Dataset extract
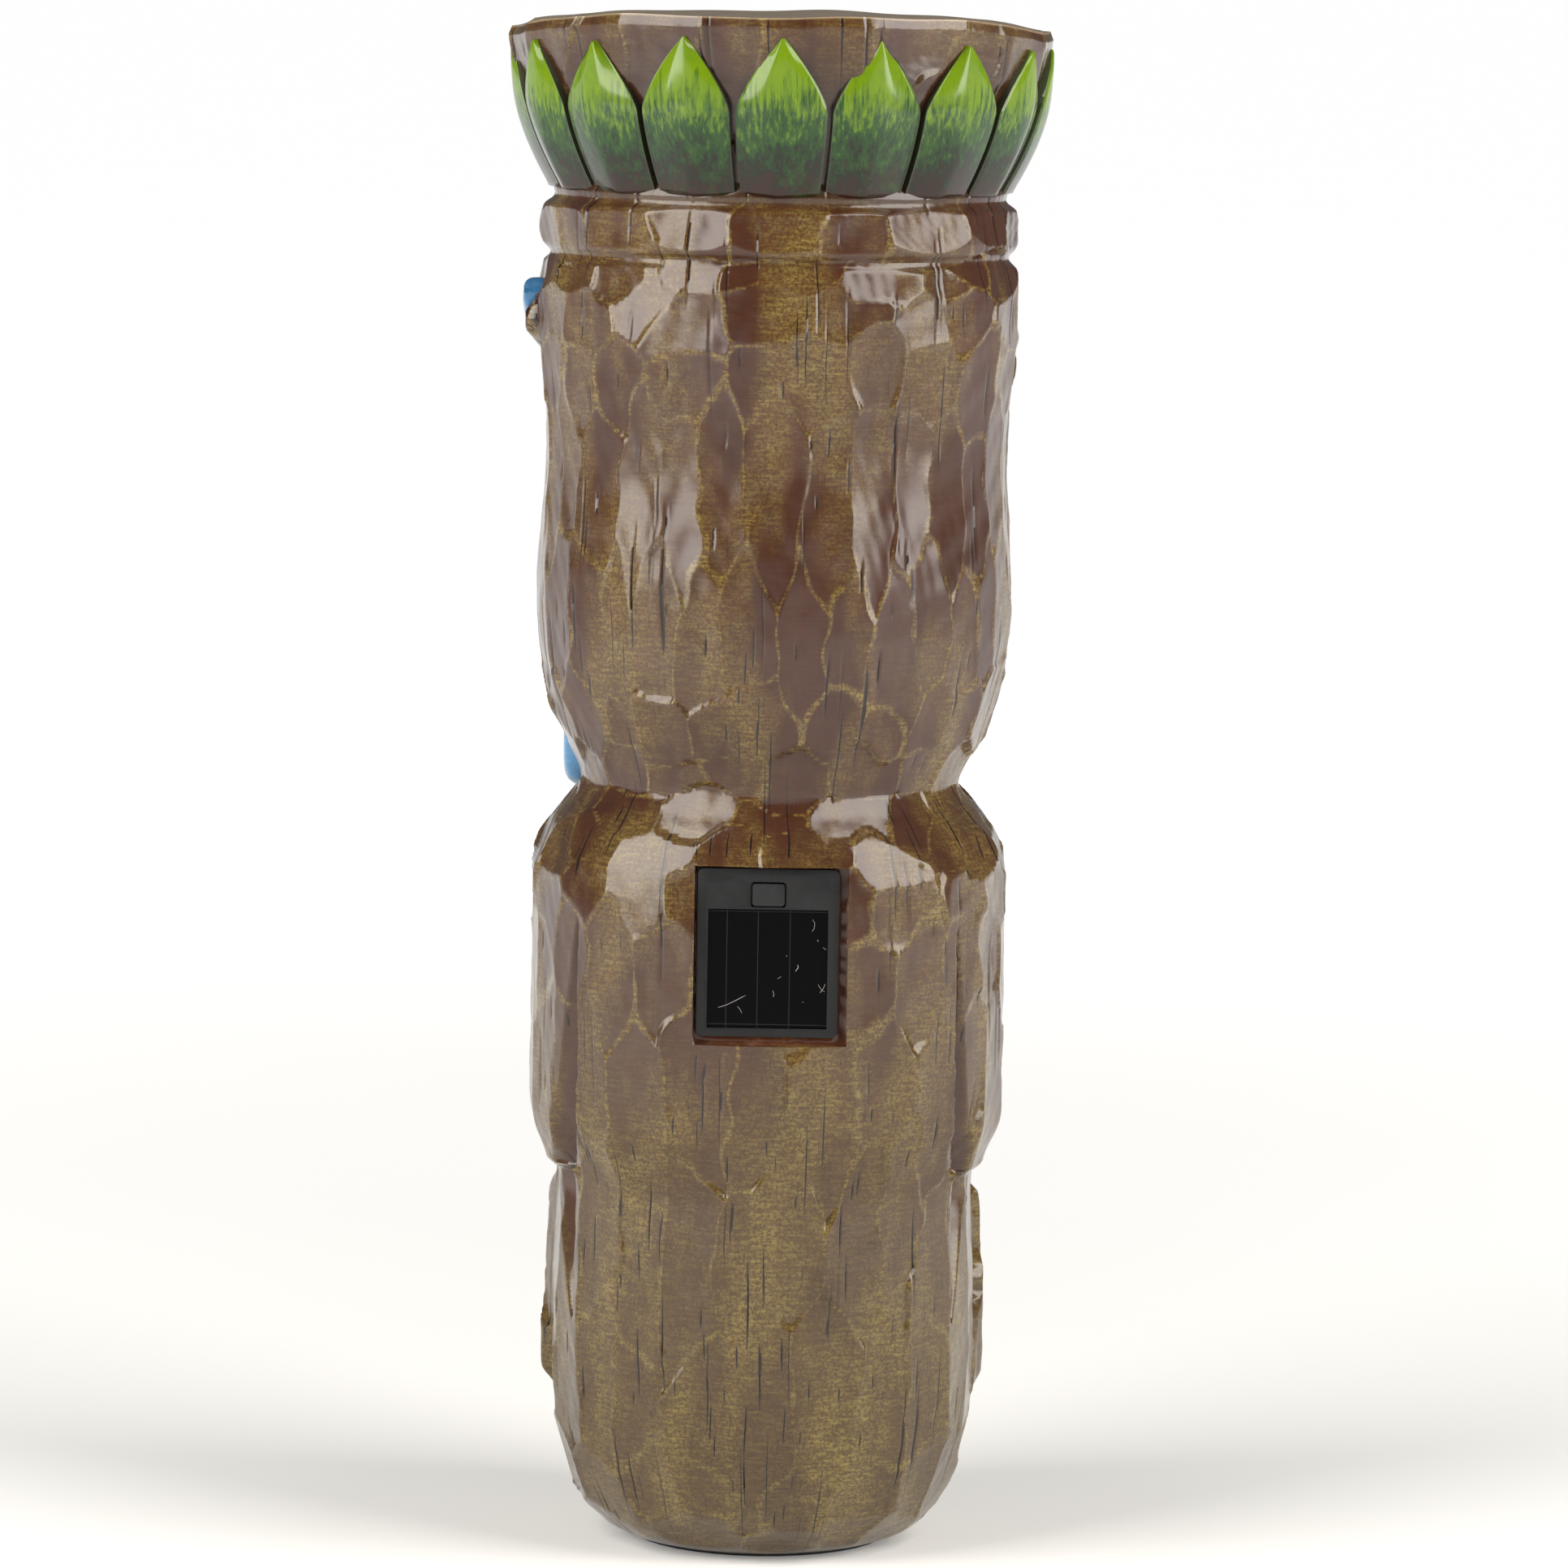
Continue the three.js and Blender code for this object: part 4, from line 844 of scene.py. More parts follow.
def makeNose():
    # a wedge that widens and rises downwards: its half width goes as v^1.8 from the bridge to the nostrils,
    # and its section is a rounded roof with a wing at each side
    across, along = noseShape["steps"]
    s = easedSpan(across)[None, :]
    down = (1 - np.cos(np.linspace(0, 1, along + 1) * math.pi))[:, None] / 2
    z = noseShape["high"] - (noseShape["high"] - noseShape["low"]) * down + 0 * s
    wide = noseShape["bridge"] + (noseShape["tip"] - noseShape["bridge"]) * down ** 1.8
    wide = wide * np.sqrt(np.clip(1 - np.clip((down - 0.8) / 0.2, 0, 1) ** 2 * 0.75, 0, 1))
    turn = faceMiddle - s * wide / meanRadius
    stand = noseShape["bridgeStand"] + (noseShape["tipStand"] - noseShape["bridgeStand"]) * down ** 1.4
    roof = 1 - 0.42 * np.abs(s) ** 1.5
    wing = 0.30 * np.exp(-((np.abs(s) - 0.62) / 0.17) ** 2) * smoothStep(down, 0.55, 0.85)
    edge = quarterRound((1 - np.abs(s)) * 4.5)
    ends = quarterRound(np.minimum(down, 1 - down) * 9)
    body = coreRadius(z, turn)
    front = body - 3 + (stand * (roof + wing) + 3) * edge * ends
    shell = patchShell(onBody(turn, z, front), onBody(turn, z, body - 5.5))
    return joinShells("nose_wedge", [shell])


teethShape = {
    "across": 6, "half": 50, "low": 264, "high": 312, "gap": 1.1, "face": 76.5, "root": 64, "steps": 14,
}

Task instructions
Read through the lines above and collect those that contain the string "from".

Written response
Continue the three.js and Blender code for this object: part 4, from line 844 of scene.py. More parts follow.
    # a wedge that widens and rises downwards: its half width goes as v^1.8 from the bridge to the nostrils,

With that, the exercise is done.